- To do: Take the material below and write it all out again exactly.

....

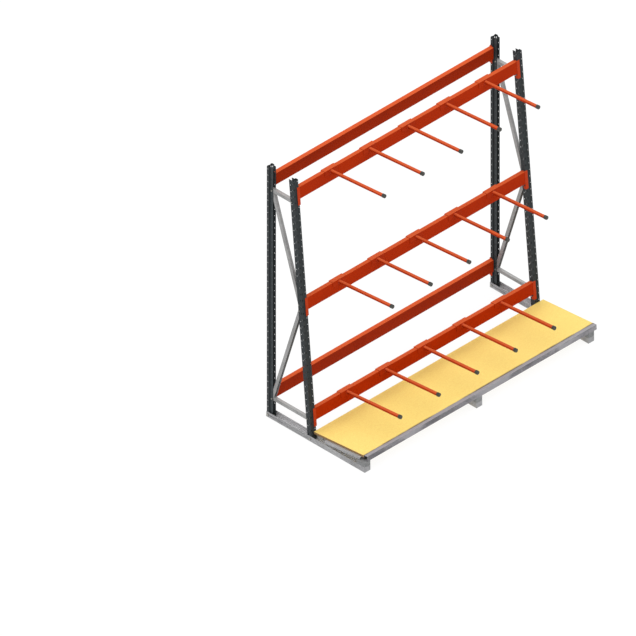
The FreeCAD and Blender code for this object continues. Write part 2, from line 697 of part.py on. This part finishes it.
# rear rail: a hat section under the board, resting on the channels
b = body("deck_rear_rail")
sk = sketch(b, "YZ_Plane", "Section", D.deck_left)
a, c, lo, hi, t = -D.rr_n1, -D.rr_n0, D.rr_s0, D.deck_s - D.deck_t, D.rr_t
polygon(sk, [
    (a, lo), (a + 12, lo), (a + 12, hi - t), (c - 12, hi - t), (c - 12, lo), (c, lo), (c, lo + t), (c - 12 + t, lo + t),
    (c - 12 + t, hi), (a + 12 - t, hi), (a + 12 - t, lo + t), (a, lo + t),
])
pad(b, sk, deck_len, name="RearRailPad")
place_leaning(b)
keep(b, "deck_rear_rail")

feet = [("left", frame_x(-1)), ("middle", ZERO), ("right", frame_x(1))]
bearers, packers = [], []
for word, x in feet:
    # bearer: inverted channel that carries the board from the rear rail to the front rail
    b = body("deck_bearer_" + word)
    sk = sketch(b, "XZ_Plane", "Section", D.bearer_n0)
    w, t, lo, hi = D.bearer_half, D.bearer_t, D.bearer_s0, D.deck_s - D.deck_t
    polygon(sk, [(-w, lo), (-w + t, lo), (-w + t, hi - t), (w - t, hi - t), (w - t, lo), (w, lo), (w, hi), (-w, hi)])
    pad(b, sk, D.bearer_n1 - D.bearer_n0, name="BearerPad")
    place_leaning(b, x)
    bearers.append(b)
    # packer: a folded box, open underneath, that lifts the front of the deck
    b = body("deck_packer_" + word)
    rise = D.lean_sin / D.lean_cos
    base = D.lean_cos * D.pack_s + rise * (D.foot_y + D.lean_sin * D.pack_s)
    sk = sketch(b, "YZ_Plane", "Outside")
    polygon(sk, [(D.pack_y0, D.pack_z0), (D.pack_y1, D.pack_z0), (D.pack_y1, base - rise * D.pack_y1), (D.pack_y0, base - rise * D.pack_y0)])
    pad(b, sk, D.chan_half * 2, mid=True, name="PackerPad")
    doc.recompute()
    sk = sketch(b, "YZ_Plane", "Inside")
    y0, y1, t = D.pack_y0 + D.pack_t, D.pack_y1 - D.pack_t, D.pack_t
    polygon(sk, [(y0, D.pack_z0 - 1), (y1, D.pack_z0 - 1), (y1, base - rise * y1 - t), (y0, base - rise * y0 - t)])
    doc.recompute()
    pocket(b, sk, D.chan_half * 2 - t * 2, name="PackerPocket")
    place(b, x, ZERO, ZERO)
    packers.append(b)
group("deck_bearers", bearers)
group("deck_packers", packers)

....

- Written response:
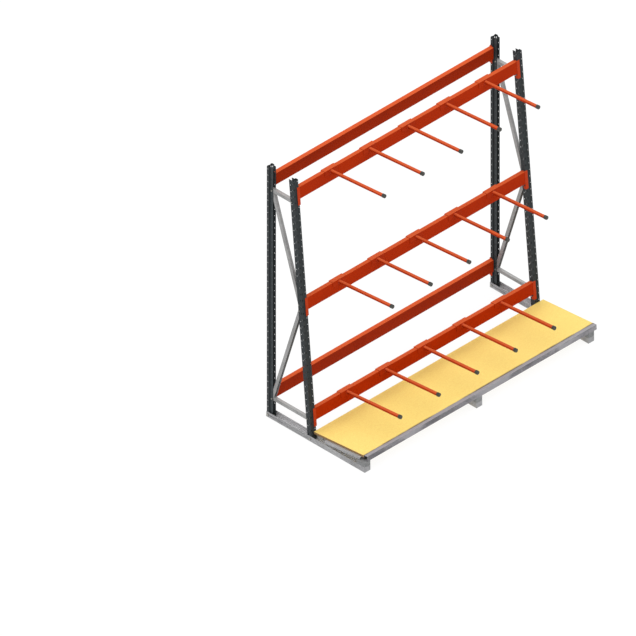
The FreeCAD and Blender code for this object continues. Write part 2, from line 697 of part.py on. This part finishes it.
# rear rail: a hat section under the board, resting on the channels
b = body("deck_rear_rail")
sk = sketch(b, "YZ_Plane", "Section", D.deck_left)
a, c, lo, hi, t = -D.rr_n1, -D.rr_n0, D.rr_s0, D.deck_s - D.deck_t, D.rr_t
polygon(sk, [
    (a, lo), (a + 12, lo), (a + 12, hi - t), (c - 12, hi - t), (c - 12, lo), (c, lo), (c, lo + t), (c - 12 + t, lo + t),
    (c - 12 + t, hi), (a + 12 - t, hi), (a + 12 - t, lo + t), (a, lo + t),
])
pad(b, sk, deck_len, name="RearRailPad")
place_leaning(b)
keep(b, "deck_rear_rail")

feet = [("left", frame_x(-1)), ("middle", ZERO), ("right", frame_x(1))]
bearers, packers = [], []
for word, x in feet:
    # bearer: inverted channel that carries the board from the rear rail to the front rail
    b = body("deck_bearer_" + word)
    sk = sketch(b, "XZ_Plane", "Section", D.bearer_n0)
    w, t, lo, hi = D.bearer_half, D.bearer_t, D.bearer_s0, D.deck_s - D.deck_t
    polygon(sk, [(-w, lo), (-w + t, lo), (-w + t, hi - t), (w - t, hi - t), (w - t, lo), (w, lo), (w, hi), (-w, hi)])
    pad(b, sk, D.bearer_n1 - D.bearer_n0, name="BearerPad")
    place_leaning(b, x)
    bearers.append(b)
    # packer: a folded box, open underneath, that lifts the front of the deck
    b = body("deck_packer_" + word)
    rise = D.lean_sin / D.lean_cos
    base = D.lean_cos * D.pack_s + rise * (D.foot_y + D.lean_sin * D.pack_s)
    sk = sketch(b, "YZ_Plane", "Outside")
    polygon(sk, [(D.pack_y0, D.pack_z0), (D.pack_y1, D.pack_z0), (D.pack_y1, base - rise * D.pack_y1), (D.pack_y0, base - rise * D.pack_y0)])
    pad(b, sk, D.chan_half * 2, mid=True, name="PackerPad")
    doc.recompute()
    sk = sketch(b, "YZ_Plane", "Inside")
    y0, y1, t = D.pack_y0 + D.pack_t, D.pack_y1 - D.pack_t, D.pack_t
    polygon(sk, [(y0, D.pack_z0 - 1), (y1, D.pack_z0 - 1), (y1, base - rise * y1 - t), (y0, base - rise * y0 - t)])
    doc.recompute()
    pocket(b, sk, D.chan_half * 2 - t * 2, name="PackerPocket")
    place(b, x, ZERO, ZERO)
    packers.append(b)
group("deck_bearers", bearers)
group("deck_packers", packers)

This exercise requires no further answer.